Les deux hommes ne se sont jamais séparés. C’est pourquoi d’ailleurs du côté des partisans de Aziz, on estime que « Ghazouani, l’un des plus proches d’Aziz, a aussi profité du système de corruption ». Selon eux, cette inculpation pour faits de corruption cache autre chose.
En effet, pendant des mois, il y a eu beaucoup de négociations avec l’entourage d’Aziz pour trouver une solution et refermer ce dossier. Celles-ci portaient sur des questions de sécurité. Elles ont d’évidence échoué.
Le vent a rapidement tourné entre le mentor et son dauphin
L’enquête judiciaire a été ouverte en août 2020, après qu’une commission d’enquête parlementaire a remis ses conclusions sur les attributions de marchés publics, la vente de foncier public et la gestion de secteurs clés de l’économie, sous l’ère Aziz.
Le parquet a annoncé avoir identifié, gelé ou saisi, rien qu’en Mauritanie, des biens immobiliers, des sociétés, des parcs de véhicules et des sommes d’argent pour un montant évalué à 96 millions d’euros, dont 67 millions revenant à l’un des suspects et 21 millions à son gendre, sans mentionner explicitement l’ex-président Aziz et son gendre, l’homme d’affaires Mohamed M’Sabou.
Le vent a rapidement tourné entre le président Mohammed Ould Ghazouani, élu en juin 2019, et son prédécesseur Mohamed Ould Abdel Aziz, alors même qu’il était le dauphin désigné que chacun imaginait durablement sous la coupe de son mentor.
Aziz va-t-il « tout déballer » ?
Alors que durant toute la période de l’enquête préliminaire, l’ex-président s’était réfugié derrière son « immunité » pour refuser de répondre aux questions des enquêteurs, mettra-t-il à profit son procès pour régler des comptes et déballer des choses qui pourraient faire « mal » ?

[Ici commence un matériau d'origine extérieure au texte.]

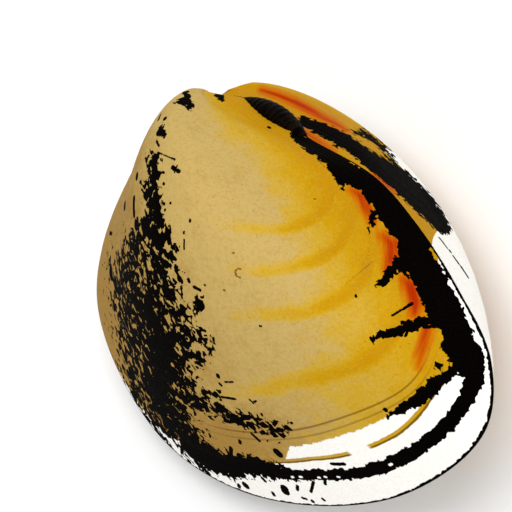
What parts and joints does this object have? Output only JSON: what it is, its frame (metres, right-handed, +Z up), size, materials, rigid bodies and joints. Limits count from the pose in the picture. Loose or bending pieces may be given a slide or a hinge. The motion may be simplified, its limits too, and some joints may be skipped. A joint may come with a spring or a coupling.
{
  "type": "clam shell",
  "caption": "Closed clam shell lying on its side: two hollow domed valves with anterior beaks, joined by a dark ligament behind them.",
  "frame": {"origin": "on the surface that the shell lies on, under the middle of its box", "axes": "+X from the beaks along the hinge to the back end, +Y to the raised hinge side, +Z up"},
  "size_m": [0.0888, 0.0628, 0.0517],
  "materials": {
    "shell": "satin shell, honey to cream with gold growth bands, ragged dark skin and bare chalky white near the rim",
    "ligament": "dark brown, horny, cross-ribbed"
  },
  "bodies": {
    "root": {"left_valve": "shell", "right_valve": "shell", "ligament": "ligament"}
  },
  "joints": []
}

Son avocat avait en tout cas menacé : « Si la supercherie actuelle continue, je suis sûr que mon client brisera le silence, malgré son attachement à la Constitution et à son article 93, qui le mettent à l’abri de toute action judiciaire devant les tribunaux ordinaires. Je suis sûr également que s’il parle, ses propos feront du remue-ménage dans le pays et auront pour conséquences de changer beaucoup de choses", avait-t-il ajouté, sans préciser la nature des révélations qu’il pourrait faire ni à qui elles pourraient nuire.
Cependant certains observateurs s’interrogent sur cette supposée « capacité de nuisance » de l’ancien Président. En effet, si Aziz pouvait utiliser cette « arme de dissuasion » pourquoi, demandent-ils, ne l’aurait-t-il pas fait savoir à ses adversaires – même discrètement – pour tenter d’arrêter les humiliations qu’on leur a fait subir lui et ses proches ? D’autres estiment que, de toutes les manières, si le pouvoir craignait cette perspective il aura déjà pris des mesures pour pallier à toute éventualité.
Quoi qu’il soit, l’ancien général putschiste et Président de la Mauritanie de 2009 à 2019 a été renvoyé devant un tribunal en vue d’un procès, entre autres, pour « octroi d’avantages indus dans des marchés publics, trafic d’influence, abus de fonctions, enrichissement illicite, recel de produit du crime, entrave à la justice, blanchiment d’argent ».
Tout le monde attend maintenant de savoir quand est-ce qu’aura lieu le procès et dans quelles conditions.